Então, o que vem a seguir?

Quando o Conselho de Direitos Humanos da ONU avaliou os primeiros dez anos dos princípios orientadores, os Estados membros também fizeram recomendações sobre o que deveria acontecer na próxima década. Os países reconheceram que trabalhadores e comunidades, incluindo povos indígenas, continuam sofrendo abusos causados pelos negócios de grandes empresas e que as perspectivas de proteção ou reparação são poucas e raras.

O Grupo de Trabalho da ONU sobre Empresas e Direitos Humanos disse ao conselho que os defensores dos direitos humanos que se manifestam são frequentemente ameaçados, às vezes até atacados e mortos.

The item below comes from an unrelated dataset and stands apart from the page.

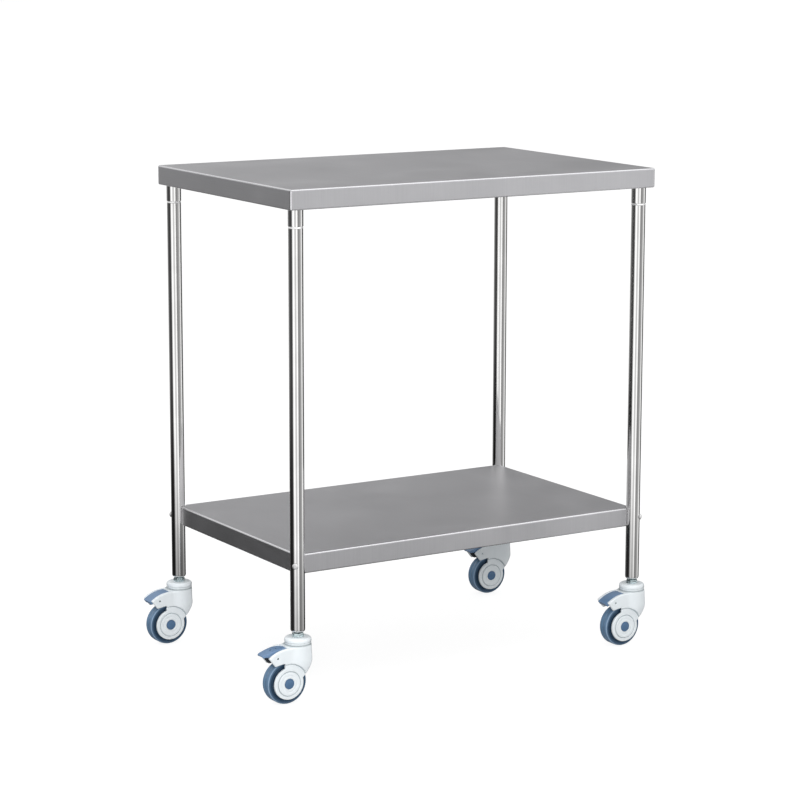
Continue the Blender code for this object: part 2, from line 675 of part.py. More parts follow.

Durante a próxima década, o Grupo de Trabalho afirma que “todos os Estados devem conduzir a implementação dos Princípios Orientadores como uma das principais prioridades de governança e política. Todas as empresas – incluindo pequenas e médias empresas – precisam incluir o respeito pelos direitos humanos em sua cultura corporativa”.

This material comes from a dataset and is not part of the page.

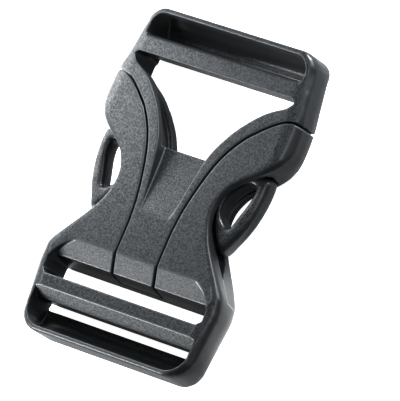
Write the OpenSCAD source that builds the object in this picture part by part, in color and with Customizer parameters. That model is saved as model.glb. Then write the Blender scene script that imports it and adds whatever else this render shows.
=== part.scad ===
// Side release buckle for wide webbing, shown fastened.
// Two mouldings: a plug whose spring arms end in release rings, and a socket with a
// ladder-lock strap frame. The buckle lies on its back: X runs along the strap bars,
// +Y points to the plug's end, +Z is the front face. All lengths are in millimetres.

/* [Overall] */
// Length from end bar to end bar
buckle_length = 94.2; // [88:0.2:112]
// Width of the webbing that the buckle is made for
strap_width = 50; // [48:0.5:60]
// Reach of each horn past the end of the socket's slots
horn_reach = 5.2; // [4.6:0.1:8]
// Thickness, back face to front face
thickness = 12.0; // [11:0.1:15]
// Running gap between plug and socket
seam_gap = 0.6; // [0.3:0.05:0.9]
// Thickness of the socket's front plate
front_plate_t = 2.2; // [1.8:0.1:3]
// Thickness of the socket's back plate
back_plate_t = 3.2; // [2.4:0.1:3.6]
// Factor on all radii of the back edge, round the outside
back_round = 1.2; // [1:0.05:1.3]

/* [Strap frames] */
// Room beside the webbing at each end of the plug's slot
plug_strap_play = 1.2; // [0.5:0.1:1.8]
// Room beside the webbing at each end of the socket's slots
socket_strap_play = 2.0; // [0.5:0.1:2.4]
// Side wall of the plug's frame at its end corners
plug_side_wall = 3.0; // [2.5:0.1:4]
// Side wall of the socket's frame at its end corners
socket_side_wall = 2.5; // [2.2:0.1:4]
// Radius of the plug's end corners, seen from the front
plug_corner_r = 6.0; // [3:0.5:9]
// Radius of the socket's end corners, seen from the front
socket_corner_r = 7.5; // [3:0.5:10]
// Flat rim of each end bar at the front face
rim_width = 1.5; // [1.2:0.1:3]
// Depth of the plug's end bar at the back face, below its scooped inner side
plug_bar_depth = 6.6; // [5:0.1:7.4]
// Depth of the socket's end bar at the back face, below its scooped inner side
socket_bar_depth = 7.5; // [5:0.1:8]
// Upright part of each scooped side, at the back face
scoop_lip = 1.2; // [0.5:0.1:2]

/* [Plug] */
// Front width of the plug's strap bar
strap_bar_width = 5.2; // [4:0.1:7]
// Depth of the plug's strap bar
strap_bar_depth = 6.2; // [4.5:0.1:7.5]
// Rounding of the strap bar's edge beside the slot
strap_bar_round = 1.4; // [0.5:0.1:2]
// Front opening between the end bar's rim and the strap bar
plug_slot_length = 6.6; // [5.6:0.1:8]
// Half width of the tongue, from its centre line to the seam
tongue_half = 7.0; // [5:0.1:9]
// Thickness of the ramp and tongue
tongue_t = 3.0; // [2.4:0.1:4]
// Depth of the ramp below the front face at its upper edge
ramp_drop = 4.2; // [2:0.1:5]
// Depth of the groove along the inner side of each leg
leg_groove = 1.1; // [0.5:0.1:1.6]
// Rounding of the open triangle's corners beside the strap bar
triangle_corner_r = 1.6; // [0.5:0.1:2]
// Height of each leg's back flange
leg_flange = 3.0; // [2:0.1:4]
// Thickening of each leg under the socket's front plate
leg_core = 1.4; // [0.6:0.1:2]
// Play of the spring arms between the socket's plates, above and below
arm_play = 0.3; // [0.2:0.05:0.5]
// Thickness of the arm where it passes its pillar
arm_thickness = 4.2; // [3:0.1:5]
// Gap between the arm and its pillar
arm_gap = 0.4; // [0.3:0.05:0.8]
// Rounding of the edges of the ring's hole
eye_edge = 1.5; // [0.6:0.1:2]

/* [Socket] */
// Front opening of the slot beside the tongue, with its bevel
inner_slot_length = 11.2; // [10:0.1:14]
// Width of the bevel that leads the strap into that slot
bevel_length = 5.3; // [3:0.1:6]
// Depth of that bevel below the front face
bevel_drop = 2.6; // [1:0.1:4]
// Lean of the wall below the bevel
wall_lean = 1.6; // [0.5:0.1:1.8]
// Swell of the curve across each upper corner of that slot
slot_swell = 1.0; // [0.4:0.1:1.6]
// Cut of its lower corners
slot_corner = 1.4; // [0.6:0.1:2]
// Flat front face of the gripper bar
gripper_flat = 3.5; // [2:0.1:5]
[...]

Novamente, essas são recomendações, não leis. Mas os próximos dez anos podem ter mais desafios legais com base nos princípios orientadores. No ano em que os princípios comemoraram seu décimo aniversário, houve dois casos marcantes que oferecem tanto esperança quanto preocupação.

Na Holanda, um tribunal ordenou que a gigante do petróleo Royal Dutch Shell reduzisse suas emissões mais rápido do que o planejado, alegando que a empresa está violando os direitos humanos ao contribuir para o aquecimento global.

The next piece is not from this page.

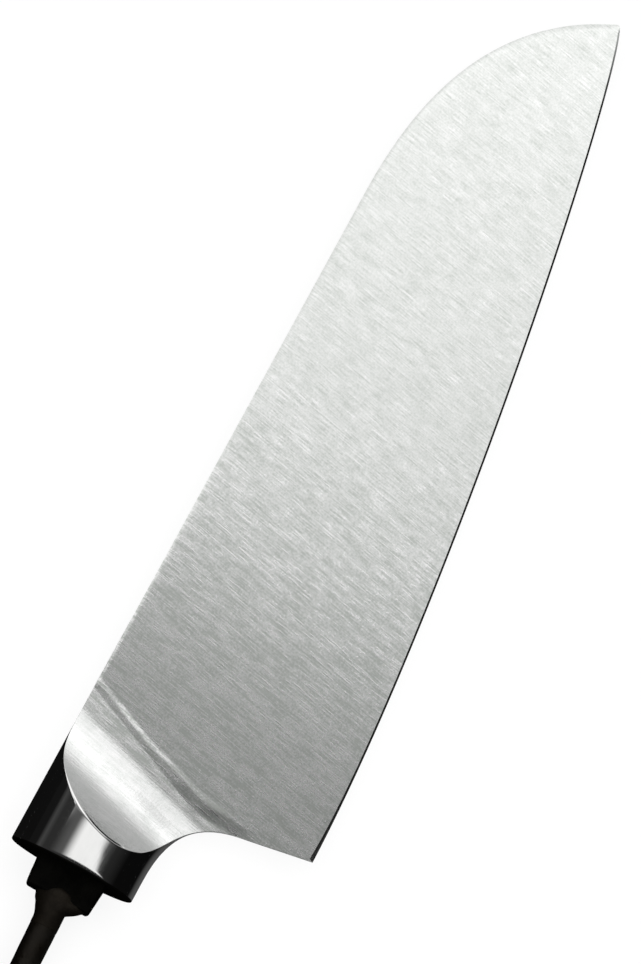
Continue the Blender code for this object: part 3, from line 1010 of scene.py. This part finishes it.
def make_softbox(name, x_span, y_span, z, fades, level, far_level=None, skew=0.0, low_slant=0.0):
    """A level softbox that only the steel mirrors. Its measures run from the datum, in mm.

    It turns clear over a soft width at each end of x and of y. Where a far level is given, its light changes
    evenly along x. A skewed one shifts towards the edge's side as x grows, and its y span is taken at the
    datum. A low slant turns its low end in y about the end's middle.
    """
    x_low, x_high = x_span
    y_low, y_high = y_span
    x_low_fade, x_high_fade, y_low_fade, y_high_fade = fades
    material, nodes = new_material(name)
    axis = nodes.axes(nodes.place())
    across = nodes.math("MULTIPLY_ADD", axis["X"], skew, axis["Y"]) if skew else axis["Y"]
    low_across = across
    if low_slant:
        past_middle = nodes.minus(axis["X"], (x_low + x_high) / 2 * MM)
        low_across = nodes.math("MULTIPLY_ADD", past_middle, -low_slant, across)
    cover = 1.0
    for value, clear_at, full_at in (
        (axis["X"], x_low, x_low + x_low_fade),
        (axis["X"], x_high, x_high - x_high_fade),
        (low_across, y_low, y_low + y_low_fade),
        (across, y_high, y_high - y_high_fade),
    ):
        cover = nodes.times(cover, nodes.remap(value, clear_at * MM, full_at * MM, smooth=True))
    strength = level
    if far_level is not None:
        strength = nodes.remap(axis["X"], x_low * MM, x_high * MM, level, far_level)
    glow = nodes.add("ShaderNodeEmission", {"Strength": strength})
    clear = nodes.add("ShaderNodeBsdfTransparent")
    end_material(nodes, nodes.add("ShaderNodeMixShader", {0: cover, 1: clear, 2: glow}))
    turn = low_slant * (x_high - x_low) / 2
    outline = [(x_low, y_low - turn), (x_high, y_low + turn), (x_high, y_high), (x_low, y_high)]
    corners = [(x * MM, (y - skew * x) * MM, 0.0) for x, y in outline]
    only_in_reflections(studio_plane(name, corners, DATUM + Vector((0.0, 0.0, z)) * MM, material))


def make_wall(name, start, end, z_span, level):
    """An upright panel that only the steel mirrors. Its measures run from the datum, in mm."""
    material, nodes = new_material(name)
    end_material(nodes, nodes.add("ShaderNodeEmission", {"Strength": level}))
    foot = [Vector((*start, z_span[0])) * MM, Vector((*end, z_span[0])) * MM]
    top = [Vector((*end, z_span[1])) * MM, Vector((*start, z_span[1])) * MM]
    only_in_reflections(studio_plane(name, foot + top, DATUM, material))


def make_lights():
    """Softboxes over the blade and the bolster, and panels and dark cards beside and behind them.

    The far softbox is skewed along the band that the sweep mirrors. The tip and drop softboxes and the two
    panels keep the tip and the eased spine bright. The strip is the white band on the bolster's polished
    sides, and the dark cards give them their dark edges.
    """
    make_softbox("key softbox", (98.0, 400.0), (-110.0, 170.0), 250.0, (26.0, 100.0, 20.0, 1.0), 0.95, 1.17)
    make_softbox(
        "far softbox", (300.0, 690.0), (-80.0, 160.0), 252.0, (1.0, 60.0, 30.0, 60.0), 1.3, 0.6, skew=0.277
    )
    make_softbox("tip softbox", (225.0, 400.0), (-110.0, 170.0), 249.0, (50.0, 100.0, 20.0, 1.0), 1.25)
    make_softbox("drop softbox", (330.0, 520.0), (0.0, 172.0), 249.5, (60.0, 1.0, 60.0, 1.0), 1.15)
    make_softbox("near softbox", (46.0, 115.0), (-110.0, 170.0), 253.0, (8.0, 1.0, 20.0, 1.0), 0.2)
    make_softbox(
        "bolster strip", (28.0, 50.0), (-145.0, 100.0), 250.0, (3.0, 4.0, 60.0, 70.0), 0.93, low_slant=9.0
    )
    make_softbox("bolster glow", (26.0, 58.0), (-200.0, 200.0), 251.0, (6.0, 6.0, 110.0, 110.0), 0.088)
    make_softbox("tang card", (-100.0, 1.0), (-14.0, 14.0), -8.3, (1.0, 1.0, 0.1, 0.1), 0.002)
    make_softbox("spine card", (-100.0, 48.0), (13.5, 60.0), -8.3, (1.0, 1.0, 0.1, 0.1), 0.0048)
    make_softbox("edge card", (-100.0, 20.0), (-60.0, -13.5), -8.3, (1.0, 1.0, 0.1, 0.1), 0.003)
    make_softbox("edge glow", (-30.0, 20.0), (-46.0, -13.5), -8.2, (20.0, 1.0, 30.0, 0.1), 0.08)
    make_wall("spine card upright", (-100.0, 60.0), (36.0, 60.0), (-8.3, 17.7), 0.0048)
    make_wall("upper spine card", (-100.0, 60.0), (36.0, 60.0), (17.7, 36.0), 0.0075)
    make_wall("edge card upright", (-100.0, -60.0), (20.0, -60.0), (-8.3, 36.0), 0.003)
    make_wall("side panel", (60.0, 170.0), (520.0, 170.0), (-8.5, 251.5), 0.9)
    make_wall("end panel", (520.0, 170.0), (520.0, 10.0), (-8.5, 251.5), 0.9)
    make_wall("tip card", (260.0, -200.0), (260.0, -25.0), (-8.3, 10.0), 0.004)


def make_sun():
    """Even soft light for the floor and the black steel. Polished steel doesn't mirror it."""
    lamp = bpy.data.lights.new("soft top light", "SUN")
    lamp.energy = pi * SUN_LEVEL
    lamp.angle = SUN_SPREAD
    sun = bpy.data.objects.new("soft top light", lamp)
    bpy.context.scene.collection.objects.link(sun)
    sun.visible_glossy = False


def make_camera():
    """The photograph's camera: high over the knife and rolled, so that the blade runs up to the right."""
    data = bpy.data.cameras.new("camera")
    data.lens = CAMERA_LENS
    data.sensor_width = CAMERA_SENSOR
    data.clip_start, data.clip_end = CAMERA_CLIP
    camera = bpy.data.objects.new("camera", data)
    bpy.context.scene.collection.objects.link(camera)
    view_way = (CAMERA_AIM - CAMERA_PLACE).normalized()
    level_right = view_way.cross(Vector((1.0, 0.0, 0.0))).normalized()
    level_up = level_right.cross(view_way)
    right = cos(CAMERA_ROLL) * level_right + sin(CAMERA_ROLL) * level_up
    up = cos(CAMERA_ROLL) * level_up - sin(CAMERA_ROLL) * level_right
    turn = Matrix((right, up, -view_way)).transposed()
    camera.matrix_world = Matrix.Translation(CAMERA_PLACE) @ turn.to_4x4()
    bpy.context.scene.camera = camera


def main():
    noise.seed_set(LUMP_SEED)
    satin = satin_steel()
    scale = forge_scale()
    make_blade(satin, honed_steel())
    make_bolster(polished_steel(), satin, scale)
    make_block(scale)
    make_rod(browned_scale())
    make_bead(weld_scale())
    make_floor()
    make_world()
    make_lights()
    make_sun()
    make_camera()
    bpy.context.scene.view_settings.view_transform = "Standard"


main()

Mas nos Estados Unidos, a Suprema Corte decidiu que os produtores de chocolate Nestlé USA e Cargill não podem ser processados ​​por escravidão infantil em fazendas africanas que lhes fornecem cacau.

Na próxima década, caberá a governos, conselhos de administração e acionistas decidir qual dessas decisões é importante para eles e, acima de tudo, provar aos trabalhadores e consumidores que valorizam os direitos humanos e o meio ambiente, pelo menos tanto quanto valorizam seus lucros.